ISLAMABAD: (DNA) – With the change of guards in Finance Ministry, Pakistan even if joins IMF programme, it will not work, as the programme will somewhere in the middle be suspended because of hard terms and conditions.The new economic manager of the country, Dr Hafeez Sheikh needs to prepare Plan-B to turn around the Pakistan economy, which is in tatters, a well-known economist and Dean of Special Sciences and Humanities in the NUST and Member of Economic Advisory Council Dr Ashfaque Hasan Khan told.
This time the DNA of IMF, Dr Khan argued, is quite different as it is under tremendous pressure of the US, India and some other nations which want to know the minute details of all Chinese projects within and outside CPEC including defence related ones.
Dr Khan said he is quite perturbed and wants to know the reason of sacking of Asad Umar as finance minister fearing if he has given non-economic commitments to IMF during his US visit such as access to sensitive information about the projects within and outside CPEC and if this is the case, it is very alarming development.

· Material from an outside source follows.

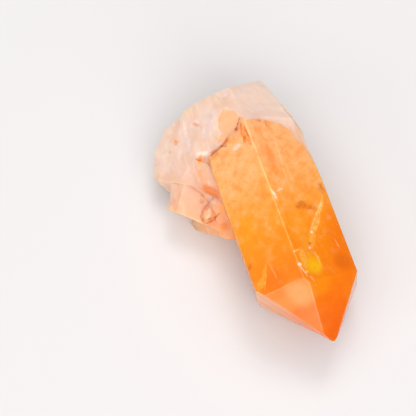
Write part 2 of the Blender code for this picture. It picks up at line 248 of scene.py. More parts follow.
# Veils, healed cracks and iron stains in the crystal, under its faces, with a painted glow and
# reflections.
VEILS_AND_PAINTED_LIGHT = (
    # The deeper right third of the upper right face, and the deep lower part of the left face.
    Mark(13.0, 5.5, UPPER_RIGHT, (5.2, 11.0), "fb7a00", -4.0, 0.75, 1.0),
    Mark(3.6, 12.6, UPPER_RIGHT, (1.8, 5.5), "ffa630", -8.0, 0.6, 1.0),
    Mark(-8.6, 14.0, UPPER_LEFT, (3.0, 7.0), "ff9808", 0.0, 0.65, 1.0),
    Mark(-6.2, 2.9, UPPER_LEFT, (2.4, 2.4), "f87a00", 30.0, 0.7, 1.0),
    Mark(-7.6, 17.0, UPPER_LEFT, (1.8, 4.0), "ffa010", -12.0, 0.6, 1.0),
    # Feather: a healed crack that comes down from the right edge and widens.
    Mark(10.4, 16.6, UPPER_RIGHT, (3.0, 0.45), "ffc468", 55.0, 1.0, 0.5),
    Mark(7.9, 12.9, UPPER_RIGHT, (3.3, 0.9), "ffc064", 56.0, 1.0, 0.4),
    Mark(5.5, 8.9, UPPER_RIGHT, (2.8, 0.8), "ffb244", 62.0, 1.0, 0.5),
    Mark(8.5, 14.5, UPPER_RIGHT, (5.2, 0.14), "ffdca0", 52.0, 0.8, 0.8),
    # Painted glow of light at the yellow end of the feather.
    Mark(2.9, 3.3, UPPER_RIGHT, (2.7, 2.7), "ffa808", 0.0, 0.8, 1.0),
    Mark(3.6, 2.3, UPPER_RIGHT, (1.9, 1.9), "ffbe00", 0.0, 0.95, 1.0),
    Mark(1.7, 4.9, UPPER_RIGHT, (0.7, 2.4), "ffbc54", -6.0, 0.8, 0.7),
    Mark(5.0, 4.2, UPPER_RIGHT, (0.25, 1.6), "ffcf7a", 6.0, 0.8, 0.7),
    # Iron-stained flecks.
    Mark(5.9, 17.8, UPPER_RIGHT, (1.5, 1.0), "cf6216", 15.0, 0.85, 0.95),
    Mark(7.9, 16.9, UPPER_RIGHT, (1.5, 0.7), "dc6c12", -20.0, 0.85, 0.95),
    Mark(12.4, 21.2, UPPER_RIGHT, (0.8, 1.5), "d66a18", 0.0, 0.7, 0.95),
    Mark(12.6, 21.7, UPPER_RIGHT, (0.9, 0.14), "9c420e", 74.0, 0.9, 0.7),
    Mark(3.3, 41.1, UPPER_RIGHT, (0.9, 0.28), "cf6a26", -55.0, 0.8, 0.8),
    Mark(4.9, 39.8, UPPER_RIGHT, (0.8, 0.3), "d27030", 85.0, 0.8, 0.8),
    Mark(2.4, 31.0, UPPER_RIGHT, (1.6, 5.0), "f99a50", 5.0, 0.5, 1.0),
    # Second faint line beside the upper edge, and the pale chips along the edge itself.
    Mark(5.2, 29.2, UPPER_RIGHT, (6.0, 0.18), "ffd6a8", 86.4, 0.45, 0.9),
    Mark(0.4, 21.5, UPPER_RIGHT, (1.5, 0.3), "ffe2cc", -82.0, 0.95, 0.8),
    Mark(2.2, 22.5, UPPER_RIGHT, (0.9, 0.22), "ffd8b0", 20.0, 0.8, 0.8),
    # White specks at the edge's near end.
    Mark(0.75, 6.9, UPPER_RIGHT, (0.8, 0.25), "ffd88c", 15.0, 0.85, 0.8),
    Mark(0.3, 3.4, UPPER_RIGHT, (0.45, 0.45), "fff6ea", 0.0, 1.0, 0.8),
    Mark(0.6, 1.7, UPPER_RIGHT, (1.5, 0.16), "ffe2c4", -74.0, 0.9, 0.8),
    Mark(1.2, 1.3, UPPER_RIGHT, (0.4, 0.4), "ffe08c", 0.0, 0.9, 0.8),
    Mark(2.0, -0.6, POINT_RIGHT, (0.8, 0.3), "ffd0a0", -62.0, 0.9, 0.8),
    Mark(2.4, -2.0, POINT_RIGHT, (0.3, 0.3), "ffd9ac", 0.0, 0.8, 0.8),
    Mark(6.1, 10.7, UPPER_RIGHT, (0.34, 0.34), "ffeedd", 10.0, 0.9, 0.8),
    Mark(4.1, 7.0, UPPER_RIGHT, (0.36, 0.36), "ffe8cc", 10.0, 0.9, 0.8),
    Mark(4.5, 8.1, UPPER_RIGHT, (0.32, 0.32), "c4601c", 10.0, 0.8, 0.8),
    # A scratch and a stain near the right edge.
    Mark(11.05, 7.0, UPPER_RIGHT, (1.3, 0.11), "ffc890", -79.0, 0.85, 0.8),
    Mark(10.7, 2.4, UPPER_RIGHT, (2.0, 2.0), "dc6600", 0.0, 0.5, 1.0),
    # Yellow triangle low on the left face.
    Mark(-8.9, 3.5, UPPER_LEFT, (1.6, 0.85), "ffb236", 55.0, 0.95, 0.5),
    Mark(-7.5, 5.6, UPPER_LEFT, (2.0, 0.42), "ffb236", 56.0, 0.95, 0.5),
    Mark(-7.5, 4.5, UPPER_LEFT, (2.9, 0.13), "ffc866", 66.0, 0.8, 0.8),
    Mark(-5.6, 4.9, UPPER_LEFT, (2.0, 0.18), "fdb468", -84.0, 0.7, 0.8),
    Mark(-10.1, 8.6, UPPER_LEFT, (1.0, 0.5), "d0601c", 60.0, 0.7, 0.95),
    # Hackly patch by the broken ledge, and painted reflections on it as white spots.
    Mark(-1.4, 40.0, UPPER_LEFT, (1.7, 0.3), "d05a10", 80.0, 1.0, 0.8),
    Mark(-0.5, 38.4, UPPER_LEFT, (1.9, 0.24), "cc580e", -85.0, 1.0, 0.8),
    Mark(-1.4, 37.3, UPPER_LEFT, (1.5, 0.4), "d66414", 75.0, 1.0, 0.8),
    Mark(-0.7, 36.0, UPPER_LEFT, (1.0, 0.3), "e27828", -80.0, 0.9, 0.8),
    Mark(-5.0, 39.5, UPPER_LEFT, (1.4, 0.45), "dc6c20", 42.0, 0.9, 0.8),
    Mark(-3.7, 36.4, UPPER_LEFT, (0.95, 0.6), "f2ded6", 10.0, 0.95, 0.7),
    Mark(-3.2, 40.3, UPPER_LEFT, (0.5, 0.5), "f0e0dc", 20.0, 0.95, 0.7),
    Mark(-3.1, 38.5, UPPER_LEFT, (0.35, 0.35), "f6d8c4", 20.0, 0.9, 0.7),
    # Brown-orange patch at the left face's corner, by the ledge's end.
    Mark(-9.4, 37.6, UPPER_LEFT, (1.6, 0.9), "ee8c46", 20.0, 0.6, 1.0),
    # Haze of the left point face: pale above, deeper along its foot.
    Mark(-1.6, -2.4, POINT_LEFT, (3.2, 3.2), "ffae62", -10.0, 0.8, 1.0),
    Mark(0.2, -8.4, POINT_LEFT, (3.4, 3.4), "fd8222", -10.0, 0.85, 1.0),
    Mark(-5.6, -3.2, POINT_LEFT, (2.4, 2.4), "ff983c", -10.0, 0.7, 1.0),
    Mark(-1.4, -6.2, POINT_LEFT, (1.3, 0.8), "f47c10", -35.0, 0.7, 1.0),
    Mark(7.6, -7.4, POINT_RIGHT, (1.6, 6.0), "f97000", 0.0, 0.6, 1.0),
    Mark(3.4, -1.8, POINT_RIGHT, (2.8, 2.8), "ff9600", 0.0, 0.7, 1.0),
    Mark(2.6, -8.6, POINT_RIGHT, (1.6, 1.6), "ee6800", 0.0, 0.5, 1.0),
)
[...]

Dr Khan also alarmed new guard of Finance Ministry, saying he will be critical in his writings as he was in the period from 2010 to 2013 when Dr Shaikh was Finance Minister in PPP era. He also warned Dr Shaikh of any compromise on national security while dealing with IMF saying it will be very detrimental to Pakistan’s economy as well as security of the country.
He reckoned with saying that the Indo-Pacific alliance also stands together to counter the growing influence of China in the world and they have stepped up the pressure on Pakistan through FATF (Financial Action Task Force) and IMF to abandon CPEC and take stern actions against ‘terrorist outfits’, so under this scenario, IMF programme will be quite tough and that is why he had been opposing to join IMF programme from the very outset. ‘In the wake of stern conditions Pakistan will not be able to continue the programme and it will turn into one tranche country, he feared.
Throwing light on the possible Plan-B, he suggested Dr Shaikh to adopt the aggressive import compression policy to bring down the import of the country by $7-8 billion and this is the remedy to overcome serious balance of payment issue. He argued saying that WTO also allows to contract imports when a country is facing serious balance of payment issue. Dr Khan said that the government should focus on increasing the exports of the country.
And to stimulate the stagnant economic activities of the country, he also asked the government to come out of the trap of filer and no-filer issue and let the people do business.
He said in the presence of the surplus electricity, the government should avoid selling the electricity on higher rates, rather it should make available electricity at affordable prices to all kind of industry.
‘This will not only help reduce the burden if capacity charges and also help stimulate the economy.’ Dr Khan said that once Pakistan gets in the IMF programme, the country will have to comply with Fund’s instructions for three years and in that stipulated time, the government will never be able to make New Pakistan Housing Scheme successful for provision of 5,00,000 houses and creation of 10 million jobs.
Mr Khan also suggested Dr Hafeez Shaikh not to let US dollar further appreciate and not increase discount rate, otherwise at further raise in discount rate no one borrow the loans from commercial banks at 15-16 percent interest rate which will result in halting all the economic activities in the country.
He said more increase in discount rate will increase the borrowing cost for the private sector. ‘Since the private sector does not borrow loans, so Pakistan’s economic activity will come to a standstill.’ With the increase in dollar value, the cost of Pakistan’s 60 percent raw material import, which is used for industrial production has increased manifold.
He said the government had depreciated the Pak rupee value by over 36 percent with an aim to increase exports but unfortunately, these had decreased by 11 percent. This, he said, can happen in a country where the imported materials stand at 25 percent.